### [STATED TASK]
Begin with the line that contains "lowerBlock();", end with the line that contains "low, high = Vector((1e9,)", and extract exactly that stretch of lines.

Start DATA ROWS

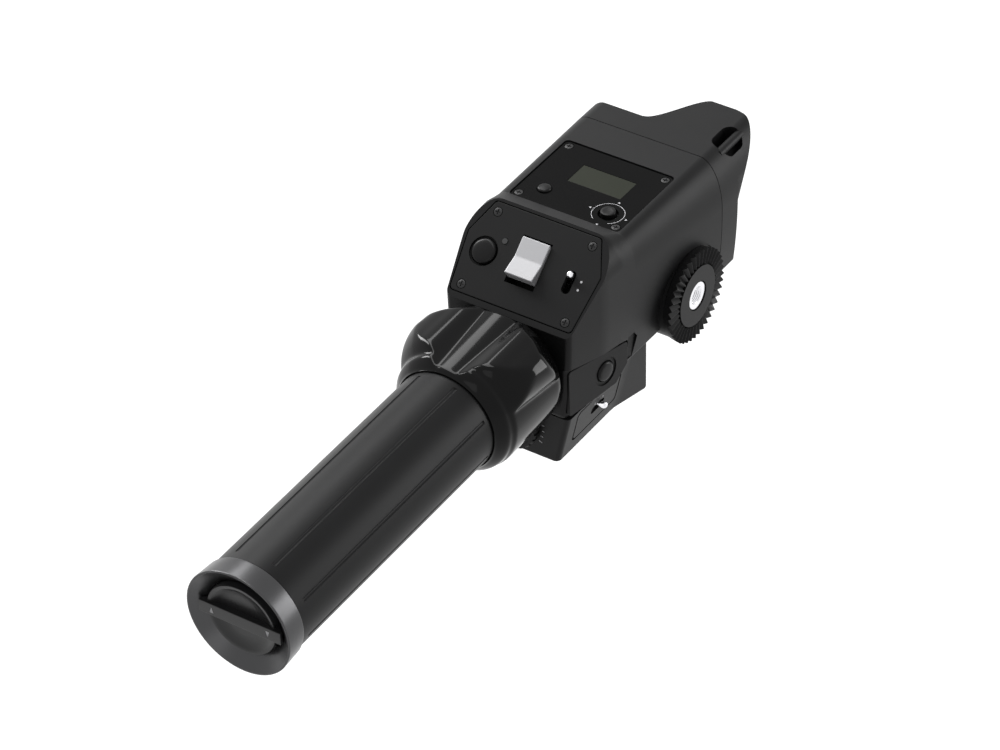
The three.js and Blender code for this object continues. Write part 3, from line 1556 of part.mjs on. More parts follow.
function lensSocket() {
  const stand = frame([socket.x, cap.frontY, socket.z], [0, 0, 0]);
  demand.add(stand);
  const inner = socket.radius - socket.wall;
  const flangeEnd = gap + socket.flangeThickness;
  const shell = turned([
    [inner, -socket.inside],
    [socket.radius, -socket.inside],
    [socket.radius, gap],
    [socket.flange, gap],
    [socket.flange, flangeEnd],
    [socket.radius, flangeEnd],
    [socket.radius, socket.out],
    [inner, socket.out],
    [inner, -socket.inside],
  ], steps);
  add(stand, "lens_socket_shell", "steel", shell);
  const pins = Array.from({ length: socket.pins }, (_, k) => {
    const angle = (k / socket.pins) * 2 * Math.PI;
    const hole = rod(socket.pinRadius, socket.insulatorFront - socket.pinDepth, socket.insulatorFront + overrun, smallSteps / 2);
    return shifted(hole, socket.pinCircle * Math.cos(angle), 0, socket.pinCircle * Math.sin(angle));
  });
  add(stand, "lens_socket_insulator", "plate", cut(rod(inner - gap, -socket.insulatorBack, socket.insulatorFront, steps), ...pins));
}

casing();
chassisPlates();
switchPanel();
displayPanel();
sideButtonParts();
rosetteParts();
lowerBlock();
speedDial();
gripParts();
twistRing();
driveParts();
lensSocket();

demand.position.set(-rosetteX, -rosette.y, -rosette.z);
const model = new THREE.Group();
model.add(demand);
export default model;
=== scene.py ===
import json
import math

import bmesh
import bpy
from mathutils import Matrix, Vector


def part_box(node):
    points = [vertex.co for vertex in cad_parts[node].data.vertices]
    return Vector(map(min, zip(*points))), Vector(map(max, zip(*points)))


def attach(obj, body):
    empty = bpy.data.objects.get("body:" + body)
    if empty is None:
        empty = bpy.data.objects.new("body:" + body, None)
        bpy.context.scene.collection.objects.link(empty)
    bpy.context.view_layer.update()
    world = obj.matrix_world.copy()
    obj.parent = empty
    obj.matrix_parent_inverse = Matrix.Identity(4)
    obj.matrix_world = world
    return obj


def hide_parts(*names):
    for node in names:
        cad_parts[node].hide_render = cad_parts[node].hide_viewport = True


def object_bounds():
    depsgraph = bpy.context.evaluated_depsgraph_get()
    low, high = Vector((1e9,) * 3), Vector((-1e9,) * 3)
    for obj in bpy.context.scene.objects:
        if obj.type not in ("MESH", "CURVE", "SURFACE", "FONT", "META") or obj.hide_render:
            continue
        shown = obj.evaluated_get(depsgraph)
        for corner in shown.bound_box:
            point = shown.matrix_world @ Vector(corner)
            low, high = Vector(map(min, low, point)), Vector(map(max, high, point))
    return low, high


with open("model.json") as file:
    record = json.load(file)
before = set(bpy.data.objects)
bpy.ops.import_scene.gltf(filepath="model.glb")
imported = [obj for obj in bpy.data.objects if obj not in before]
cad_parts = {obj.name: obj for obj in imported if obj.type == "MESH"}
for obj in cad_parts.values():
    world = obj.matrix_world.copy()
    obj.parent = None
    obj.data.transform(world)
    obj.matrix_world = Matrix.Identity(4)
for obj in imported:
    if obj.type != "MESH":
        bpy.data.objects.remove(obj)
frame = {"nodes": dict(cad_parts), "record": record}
cad_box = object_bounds()

MM = 0.001
TAU = math.tau
QUARTER = math.pi / 2

# Places are in millimetres from the display panel: x = 0 in its middle, y = 0 at its near edge, z = 0 on
# its face. The grip points to -y, and a frame's name says what it lies on
panel_low, panel_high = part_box("display_panel")
PANEL = Vector(((panel_low.x + panel_high.x) / 2, panel_low.y, panel_high.z))
REAR_Y, WAIST_Y, SEAM_Y = -38, -19.2, 55.1
SLOPE = math.radians(40.93)
SWITCH_TOP = Vector((0, -9.05, 2.76))
GRIP_AXIS_Z = -41.13
DROOP = math.radians(0.81)
ROSETTE = Vector((36.58655, 33.5, -44.7))

# Camera, solved from the photo's perspective
CAMERA_PLACE = Vector((669.9, -1008.2, 881.5))
CAMERA_RIGHT = Vector((0.8336, 0.5517, -0.0282))
CAMERA_DOWN = Vector((0.3235, -0.5289, -0.7846))
LENS = 149.46
SENSOR = 36


def from_display(turn=Matrix.Identity(4), place=Vector((0, 0, 0))):
    """The matrix that takes millimetres in a frame on the display panel to the row's metres."""
    return Matrix.Translation(PANEL) @ Matrix.Scale(MM, 4) @ Matrix.Translation(place) @ turn


ON_DISPLAY = from_display()
ON_SWITCHES = from_display(Matrix.Rotation(SLOPE, 4, "X"), SWITCH_TOP)
ON_GRIP = from_display(Matrix.Rotation(DROOP, 4, "X"), Vector((0, 0, GRIP_AXIS_Z)))
ALONG_X = Matrix.Rotation(QUARTER, 4, "Y")
ALONG_Y = Matrix.Rotation(-QUARTER, 4, "X")
ON_ROSETTE_OUT = from_display(ALONG_X, ROSETTE)
SIDE_CORNER = Vector((24.9, REAR_Y, -34.5))
SIDE_TURN = Matrix.Rotation(-math.atan2(4.7, 33), 4, "Z")
ON_SIDE = from_display(SIDE_TURN @ ALONG_X, SIDE_CORNER)
LOWER_TOGGLE = Vector((23.1875, -15, -69))
BLOCK_LEAN = math.atan2(6, 25.6)
ON_BLOCK = from_display(Matrix.Rotation(BLOCK_LEAN, 4, "Y") @ ALONG_X, LOWER_TOGGLE)


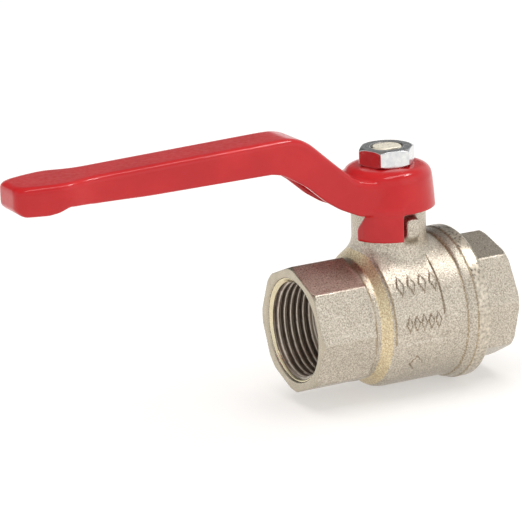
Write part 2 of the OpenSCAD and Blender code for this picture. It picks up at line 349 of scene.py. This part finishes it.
CAST = make_cast_nickel("cast_nickel")
# Painted shade: a darker copy of the cast nickel for the edges of the raised marks and the step at the
# panel's right side.
RECESS_SHADE = make_cast_nickel("cast_recess_shade", (0.56, 0.50, 0.43))
# Painted reflection: a warmer, brighter copy of the cast nickel for the shoulder's slope.
SHOULDER_REFLECTION = make_cast_nickel("cast_shoulder_reflection", (1.42, 1.22, 0.93))
# Painted shade: a darker copy of the cast nickel for the collar's grooves and the panel's left step.
CREASE_SHADE = make_cast_nickel("cast_crease_shade", (0.76, 0.69, 0.58))
FACE = make_turned_nickel("turned_face", (0.50, 0.45, 0.35), 0.24)
MOUTH = make_turned_nickel("turned_mouth", (0.78, 0.70, 0.48), 0.20)
COLLAR = make_turned_nickel("turned_collar", (0.68, 0.61, 0.50), 0.28, 0.8, wear=0.45, dents_mm=0.035)
THREAD = make_thread_nickel("thread_nickel", (0.66, 0.60, 0.52), (0.50, 0.44, 0.37))
# Painted shade: a darker copy of the thread's nickel for the thread's roots deep in the port.
ROOT_SHADE = make_thread_nickel("thread_root_shade", (0.34, 0.28, 0.23), (0.24, 0.19, 0.15))
RED = make_red_paint()
ZINC = make_zinc()
STEM = make_plain("stem_brass", (0.90, 0.84, 0.69), 0.30, metallic=0.30)
# Painted shade: a near-black colour for the threads inside the nut's bore, which lie in shadow.
BORE_SHADE = make_plain("nut_bore_shade", (0.16, 0.15, 0.13), 0.34, metallic=0.8)
CHROME = make_plain("ball_chrome", (0.80, 0.81, 0.82), 0.08, metallic=1.0)
PTFE = make_plain("ptfe", (0.86, 0.85, 0.82), 0.45)
RUBBER = make_plain("rubber", (0.025, 0.025, 0.028), 0.6)


# ---------------------------------------------------------------- octagonal ends and ports
FLAT = 15.5                                    # half the width across the flats
CORNER_R = FLAT / math.cos(22.5 * DEGREE)
TURNED_OFF = 0.75                              # taken off the octagon's corners at the face
END_TURN = {-1: 0, 1: 6}                       # how far each octagon is turned about the flow, in degrees
MOUTH_R = 13.75                                # the port's mouth at its face
BORE_R = 10.0                                  # the clear bore
SEAT_POCKET_R, SEAT_POCKET_X = 14.05, 12.8
DIAGONAL = 0.7071                              # the cosine of 45 degrees


def octagon(y, z, corner_degrees):
    """An octagon about the flow's axis, with one corner this far from the top."""
    eighth = math.pi / 4
    from_flat = np.mod(np.arctan2(y, z) - corner_degrees * DEGREE, eighth) - eighth / 2
    r = np.hypot(y, z)
    from_next_flat = from_flat - np.sign(from_flat) * eighth
    return soft_max(r * np.cos(from_flat), r * np.cos(from_next_flat), 0.25) - FLAT


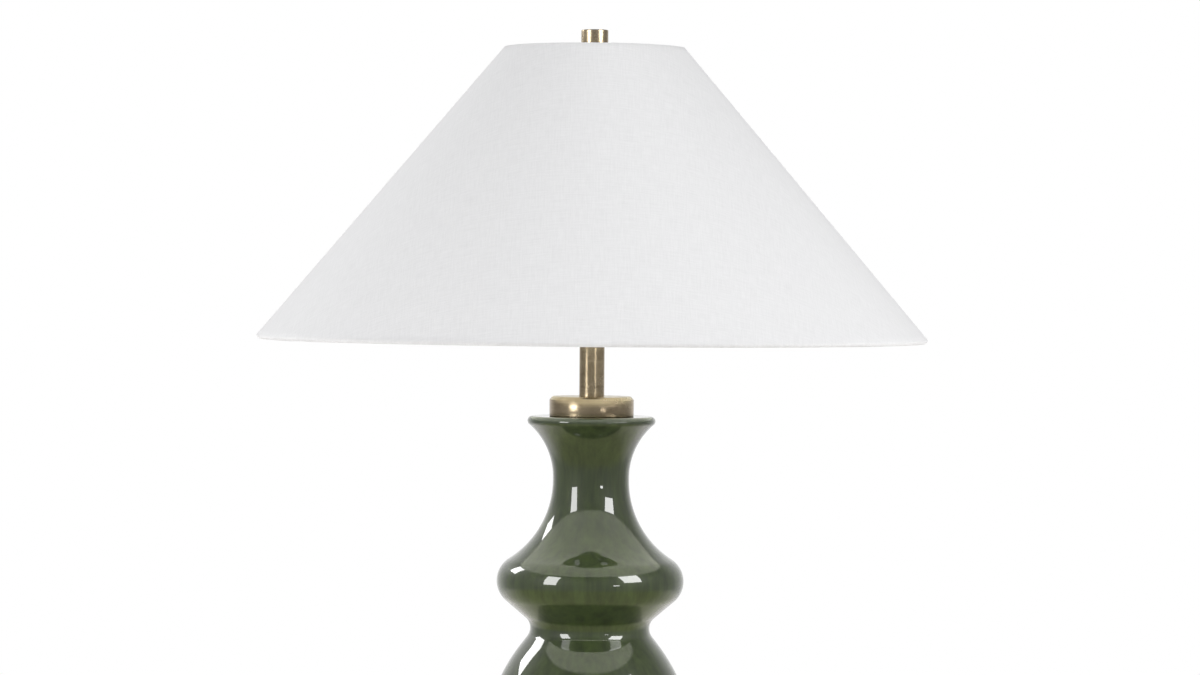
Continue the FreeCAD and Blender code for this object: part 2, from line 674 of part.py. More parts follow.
cover = turned(
    *roll(low_ring_r, low_ring_z, roll_outer_r, -HEM_WRAP),
    *roll(low_ring_r, low_ring_z, roll_inner_r, -HEM_WRAP)[::-1],
    *roll(top_ring_r, top_ring_z, roll_inner_r, HEM_WRAP),
    *roll(top_ring_r, top_ring_z, roll_outer_r, HEM_WRAP)[::-1],
)


def ring_wire(ring_r, ring_z):
    angles = [360 * k / RING_WIRE_SIDES for k in range(RING_WIRE_SIDES)]
    return turned(*[on_circle(ring_r, ring_z, RING_WIRE_R, angle) for angle in angles])


save("shade_bottom_ring", ring_wire(low_ring_r, low_ring_z))
save("shade_top_ring", ring_wire(top_ring_r, top_ring_z))

# ---- spider: washer on the stud, and arms welded to the top ring ----
arm_z = spider_z + SPIDER_THICK / 2
save("spider_washer", tube(SPIDER_R, STUD_R + SPIDER_HOLE_GAP, spider_z, SPIDER_THICK))
slope_run = (top_ring_z - arm_z) / math.sin(math.radians(ARM_RISE_ANGLE))
slope_reach = slope_run * math.cos(math.radians(ARM_RISE_ANGLE))
arm_end_r = top_ring_r - RING_WIRE_R - WELD_GAP
outer_run = arm_end_r - SPIDER_R - ARM_INNER_RUN - slope_reach
arm_moves = [(ARM_INNER_RUN,), (0, ARM_RISE_ANGLE), (slope_run,), (0, -ARM_RISE_ANGLE), (outer_run,)]
arm = drawn_wire(wire_path(at(SPIDER_R, arm_z), 0, arm_moves), ARM_WIRE_R)
arm = arm.cut(disc(SPIDER_R + WELD_GAP, spider_z, SPIDER_THICK))
notch_start = at(top_ring_r - roll_outer_r - WELD_GAP, top_ring_z)
notch = Part.makeCylinder(ARM_WIRE_R + SEAT_GAP, roll_outer_r, notch_start, Vector(1, 0, 0))
arms = []
for k in range(ARM_COUNT):
    angle = ARM_FIRST + 360.0 * k / ARM_COUNT
    arms.append(arm.rotated(ORIGIN, UP, angle))
    cover = cover.cut(notch.rotated(ORIGIN, UP, angle))
save("spider_arms", Part.makeCompound(arms))
save("shade_cover", cover)

# ---- finial and its threaded insert ----
finial_z = spider_z + SPIDER_THICK + FINIAL_GAP
finial_top = finial_z + FINIAL_HEIGHT
body_low = finial_z + FINIAL_NECK_HEIGHT
insert_hole_r = INSERT_R + THREAD_GAP
finial = turned(
    (insert_hole_r, finial_z),
    (FINIAL_NECK_R, finial_z),
    (FINIAL_NECK_R, body_low),
    (FINIAL_R, body_low),
    (FINIAL_R, finial_top - FINIAL_EDGE),
    (FINIAL_R - FINIAL_EDGE, finial_top),
    (0, finial_top),
    (0, finial_z + STUD_LENGTH),
    (insert_hole_r, finial_z + STUD_LENGTH),
)
save("finial_barrel", finial)
save("finial_insert", tube(INSERT_R, STUD_R + THREAD_GAP, finial_z, INSERT_LENGTH))

heights = {"belly": belly_z, "waist": waist_z, "bulge": bulge_z, "neck": neck_z, "mouth": mouth_z}
heights.update({"tube": tube_z, "saddle": saddle_z, "spindle": spindle_z, "harp top": harp_top_z})
heights.update({"low ring": low_ring_z, "top ring": top_ring_z})
print("  ".join("%s %.2f" % pair for pair in heights.items()))
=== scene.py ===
import math

import bmesh
import bpy
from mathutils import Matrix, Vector


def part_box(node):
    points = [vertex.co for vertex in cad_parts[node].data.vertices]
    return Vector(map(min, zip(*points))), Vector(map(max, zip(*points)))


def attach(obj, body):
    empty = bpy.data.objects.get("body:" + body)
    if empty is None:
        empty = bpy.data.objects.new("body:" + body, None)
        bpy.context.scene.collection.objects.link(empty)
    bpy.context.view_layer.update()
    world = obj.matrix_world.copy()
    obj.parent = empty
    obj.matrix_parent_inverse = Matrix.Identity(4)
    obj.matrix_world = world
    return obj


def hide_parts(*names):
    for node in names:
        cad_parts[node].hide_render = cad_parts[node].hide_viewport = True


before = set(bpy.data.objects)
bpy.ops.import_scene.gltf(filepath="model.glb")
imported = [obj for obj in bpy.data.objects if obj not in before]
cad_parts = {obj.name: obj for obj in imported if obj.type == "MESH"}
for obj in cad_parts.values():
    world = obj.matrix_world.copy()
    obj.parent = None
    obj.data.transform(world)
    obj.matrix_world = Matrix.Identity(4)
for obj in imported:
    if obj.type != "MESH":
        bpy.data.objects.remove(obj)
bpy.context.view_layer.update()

# ---- camera ----
# A long lens three metres off, a little above the shade's lower edge. It is rolled by half a degree, so
# that the lamp leans to the right by as much as it does in the photograph.
SCALE = 1319.0            # pixels of the 1200 x 675 frame to a metre at the lamp's axis
EYE_HEIGHT = 0.530
CAMERA_DISTANCE = 3.0
AXIS_PIXEL = 592.8        # where the lamp's axis crosses the middle row of the frame
EYE_ROW = 270.4           # row of the frame that is level with the eye
LEAN = 0.50               # degrees
FRAME_WIDTH = 1200        # pixels
FRAME_HEIGHT = 675
SENSOR_WIDTH = 36
bpy.ops.object.select_all(action="DESELECT")
bpy.ops.object.camera_add(location=(0, -CAMERA_DISTANCE, EYE_HEIGHT))
camera = bpy.context.object
focal = SCALE * CAMERA_DISTANCE
camera.data.sensor_width = SENSOR_WIDTH
camera.data.lens = SENSOR_WIDTH * focal / FRAME_WIDTH
tilt = math.atan((FRAME_HEIGHT / 2 - EYE_ROW) / focal)
pan = math.atan((FRAME_WIDTH / 2 - AXIS_PIXEL) / focal)
camera.rotation_euler = (math.pi / 2 - tilt, -math.radians(LEAN), -pan)
bpy.context.scene.camera = camera
bpy.context.scene.view_settings.view_transform = "Standard"


# ---- world, floor and studio lights ----
# A white sweep behind the lamp, a darker room behind the camera, two softboxes in front, a third behind
# at the left and one small lamp. Their images on the glaze and the brass are where the photograph has them.
def linear(code):
    """An sRGB hex colour as the linear one that the shaders take."""
    parts = [int(code[i:i + 2], 16) / 255 for i in (1, 3, 5)]
    return tuple(c / 12.92 if c <= 0.04045 else ((c + 0.055) / 1.055) ** 2.4 for c in parts) + (1.0,)


def node(tree, kind, sets=None, links=None):
    """Add a node, set its sockets or properties, and link its inputs."""
    made = tree.nodes.new("ShaderNode" + kind)
    for key, value in (sets or {}).items():
        if isinstance(key, int) or key in made.inputs:
            made.inputs[key].default_value = value
        else:
            setattr(made, key, value)
    for key, source in (links or {}).items():
        tree.links.new(source, made.inputs[key])
    return made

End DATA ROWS

### [EXERCISE SOLUTION]
lowerBlock();
speedDial();
gripParts();
twistRing();
driveParts();
lensSocket();

demand.position.set(-rosetteX, -rosette.y, -rosette.z);
const model = new THREE.Group();
model.add(demand);
export default model;
=== scene.py ===
import json
import math

import bmesh
import bpy
from mathutils import Matrix, Vector


def part_box(node):
    points = [vertex.co for vertex in cad_parts[node].data.vertices]
    return Vector(map(min, zip(*points))), Vector(map(max, zip(*points)))


def attach(obj, body):
    empty = bpy.data.objects.get("body:" + body)
    if empty is None:
        empty = bpy.data.objects.new("body:" + body, None)
        bpy.context.scene.collection.objects.link(empty)
    bpy.context.view_layer.update()
    world = obj.matrix_world.copy()
    obj.parent = empty
    obj.matrix_parent_inverse = Matrix.Identity(4)
    obj.matrix_world = world
    return obj


def hide_parts(*names):
    for node in names:
        cad_parts[node].hide_render = cad_parts[node].hide_viewport = True


def object_bounds():
    depsgraph = bpy.context.evaluated_depsgraph_get()
    low, high = Vector((1e9,) * 3), Vector((-1e9,) * 3)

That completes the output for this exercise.